As a road warrior, one of the things that I dread about my job is when I have to spend hours working from a laptop screen on a hotel room desk. Other than an iPad, portable monitors are too fragile and you can never get the right position with them.
With my meta 3, I hook up the USB cable and pull out my potable keyboard/mouse, and I am surrounded by monitors and If I want I can even have a football/baseball game playing on the hotel tv.
Occasionally I use the xbox app and connect my xbox controller to the meta 3, and again playing a video game on a virtual 50 foot theater style monitor is kinda cool. However my regular use case is being surrounded by very large monitors.
See, if Apple had just made the AVP a VR display peripheral only, for their existing devices, made VisionOS a UI mode for macOS, iOS etc, made it a thing that made their existing devices better (with the resulting price reduction for not having so much onboard processing and storage), it could have been a really good product. It was making it a self-contained device that ultimately doomed it.
Apple’s vision for the product was to arrange flat UIs in three dimensional space, not build three dimensional UIs, like you have in an app like Tvori.
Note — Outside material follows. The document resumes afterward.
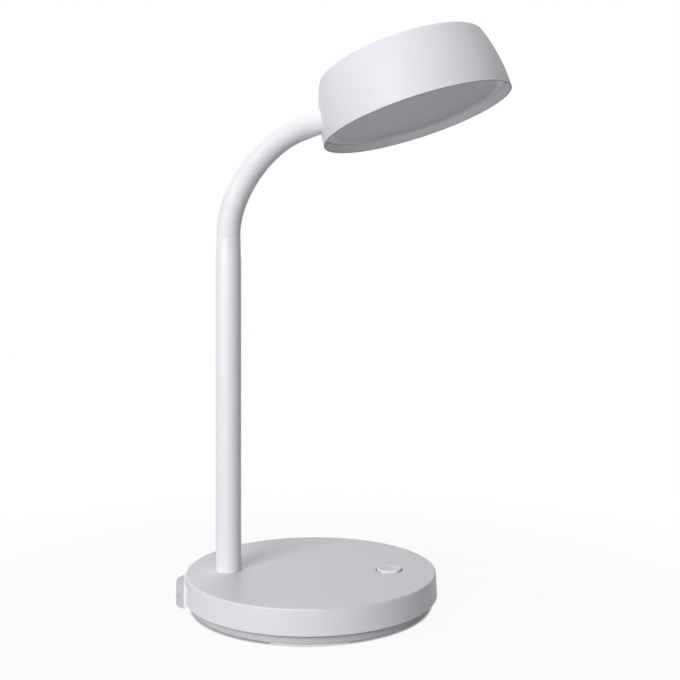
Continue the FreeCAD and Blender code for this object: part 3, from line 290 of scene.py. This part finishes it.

Which again, seems like VR built by someone who doesn’t actually understand VR. It’s really telling that one of the major people involved was hired because he made a VR painting app, where you painted on a *flat canvas* in a virtual environment.
How much more could you miss the point of the medium, when Tiltbrush was available, and let you paint in three dimensions.
Virtual displays from a Mac, where all you got was one 4k screen, was always the most unimaginative way of doing things – it’s just a WiFi-limited VNC session; hardly the most “set the world on fire” use of the technology.
Yep:
1. Microsoft on Windows Mobile and Nokia – $15 – $20 Billion down the toilet.
2. Facebook on the “Metaverse” $80 – $85 billion in losses so far.
3. Bonus – Everything AI only god knows
One good thing Apple got out of the Vision Pro is over 5000 patents they can license and use to recoup costs
Yay, My strategy of ignoring it and hoping it would go away succeeded.. I was worried for a while, you never know with Apple.